There are a number of reasons besides affection behind a seeming preference for a daycare provider. If, for instance, your child resists leaving daycare when you arrive, or runs to his caregiver instead of to you for comfort after he bumps his elbow or scrapes his knee, his actions have more to do with routine than with his preferring her to you; his caregiver is the one he's used to getting comfort from regularly during the day.
"Also remember that there's a real difference between attachment and preference," says Becky Thomas, the director of the Early Childhood Center at the Center for Comprehensive Health Practice, in New York City. A child may prefer to play with a caregiver simply because she has more time to engage in one-on-one games than you do, not because he loves her more.

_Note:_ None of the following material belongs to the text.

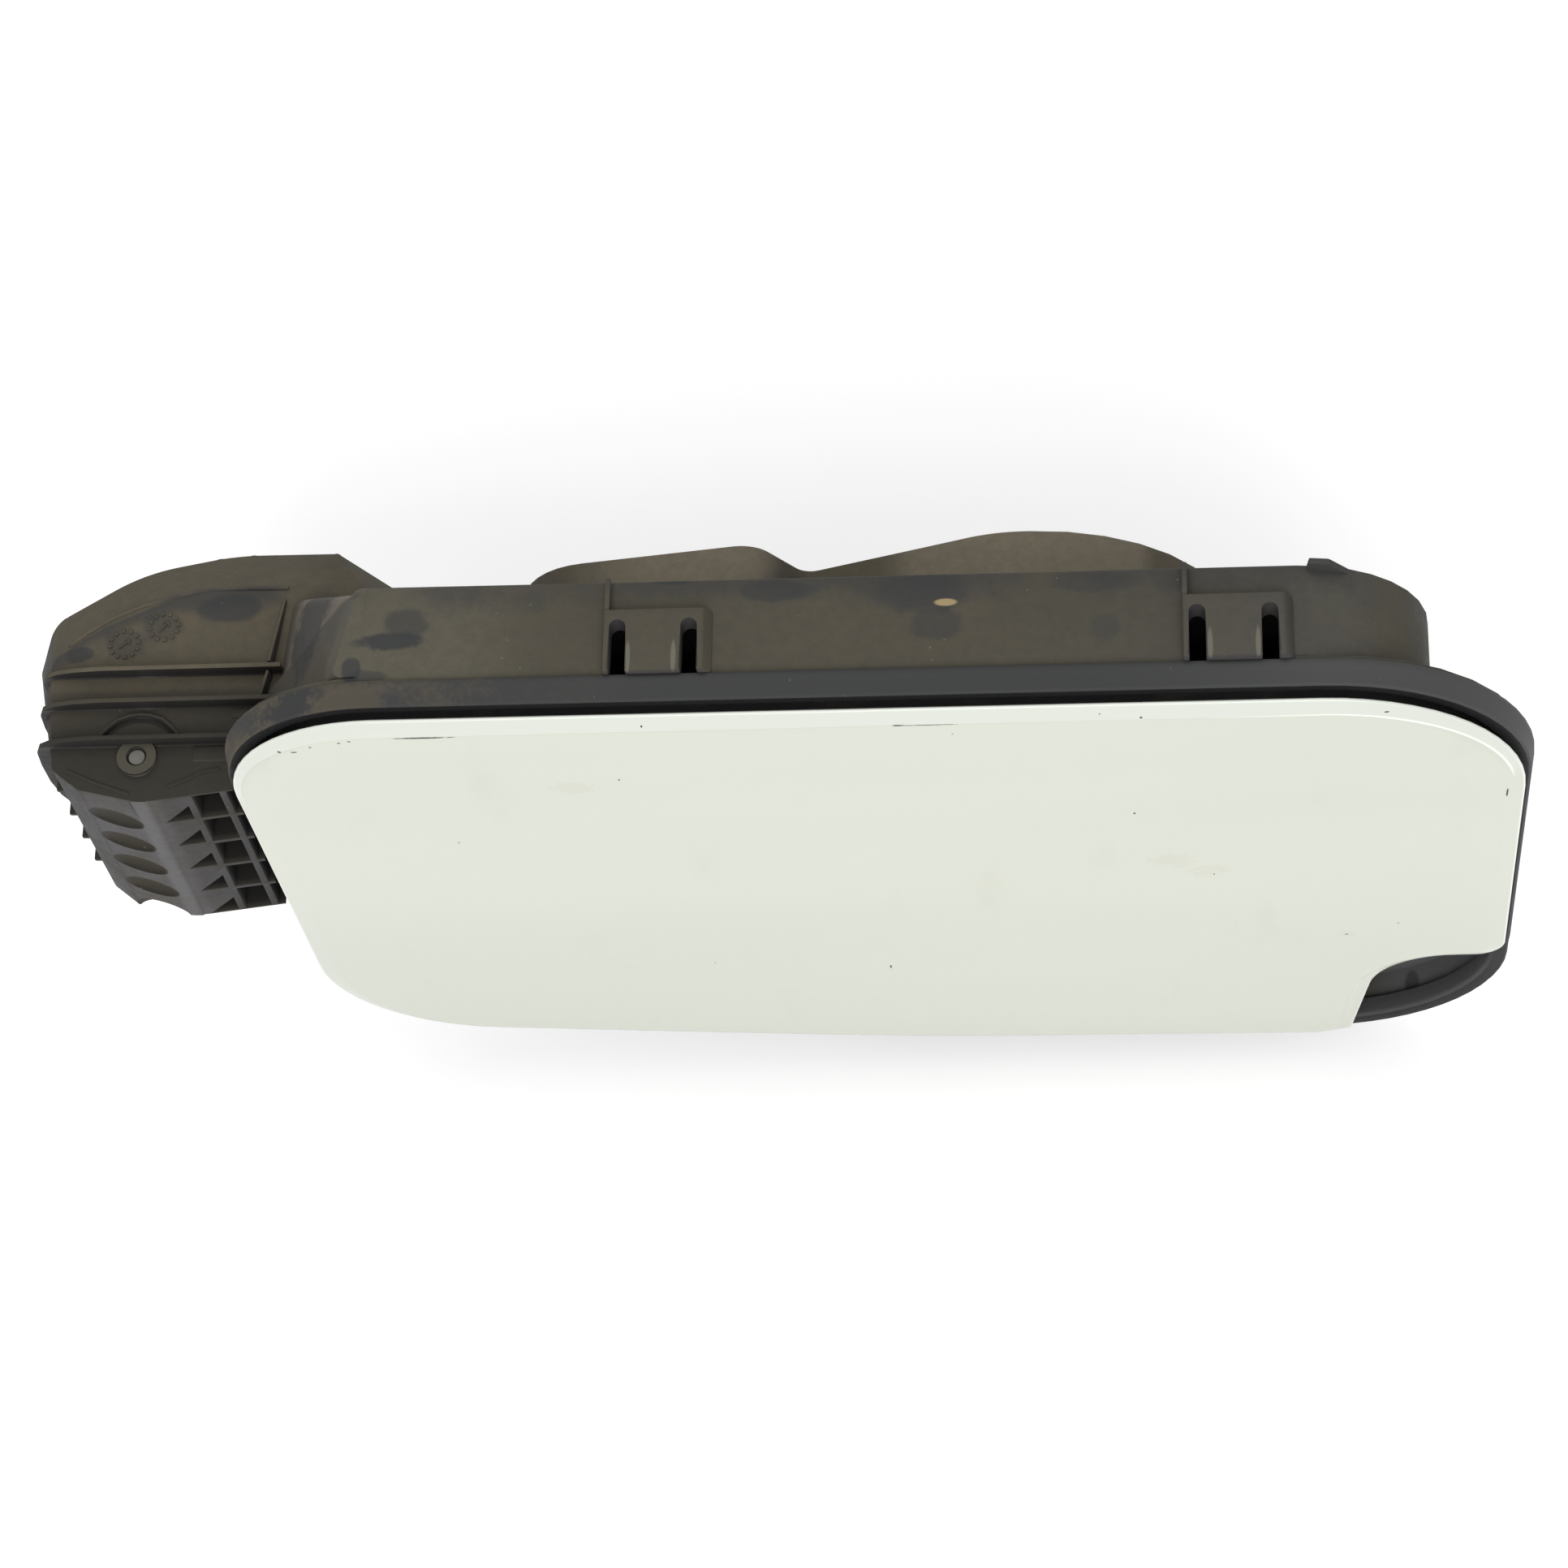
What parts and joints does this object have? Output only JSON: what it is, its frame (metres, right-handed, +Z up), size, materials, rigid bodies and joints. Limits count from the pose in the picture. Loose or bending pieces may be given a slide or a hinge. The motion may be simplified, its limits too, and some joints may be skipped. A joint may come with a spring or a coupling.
{
  "type": "car fuel door",
  "caption": "Painted outer flap on a gooseneck hinge, with its moulded filler housing, seal, finger notch and pots for a fuel neck and an additive neck",
  "frame": {"origin": "Middle of the body opening, in the plane of the flap's rolled edge.", "axes": "+X runs along the flap away from its hinge, +Y into the vehicle, +Z up; the painted face looks along -Y."},
  "size_m": [0.3149, 0.0697, 0.1914],
  "materials": {
    "housing_plastic": "dusty matt",
    "seal_rubber": "matt",
    "pin_steel": "dull",
    "gasket_rubber": "matt",
    "black_plastic": "matt",
    "spring_steel": "satin",
    "flap_paint": "gloss",
    "bush_plastic": "satin"
  },
  "bodies": {
    "housing": {"housing": "housing_plastic", "seal_lip": "seal_rubber", "hinge_pin": "pin_steel", "fuel_neck_gasket": "gasket_rubber", "additive_neck_gasket": "gasket_rubber", "lock_bush": "black_plastic", "hold_open_spring": "spring_steel"},
    "flap": {"flap_skin": "flap_paint", "flap_carrier": "black_plastic", "arm_bush_upper": "bush_plastic", "arm_bush_lower": "bush_plastic", "latch_striker": "black_plastic", "bump_stop_upper": "gasket_rubber", "bump_stop_lower": "gasket_rubber", "bump_stop_hinge_upper": "gasket_rubber", "bump_stop_hinge_lower": "gasket_rubber"}
  },
  "joints": [
    {"name": "flap_hinge", "type": "hinge", "parent": "housing", "child": "flap", "pos_m": [-0.1562, 0.0144, 0.0124], "axis": [0, 0, -1], "range_deg": [0, 95], "deforming": ["hold_open_spring"]}
  ]
}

And if your child greets you at the end of some days with a tearful meltdown, as my son sometimes did, it's often because young kids -- especially toddlers -- expend an inordinate amount of energy holding themselves together until their parents reappear at the end of the day. "When a parent walks in to pick him up, she may be treated to a blast of bad behavior because she's the one he trusts most. He's tired, he's ready to have some quiet time, and he finally feels safe enough to show his true emotions," says Thomas.
Most important, don't consider firing a good caregiver because of your jealousy. Instead of worrying about being replaced, make your own relationship with your child as strong as it can be.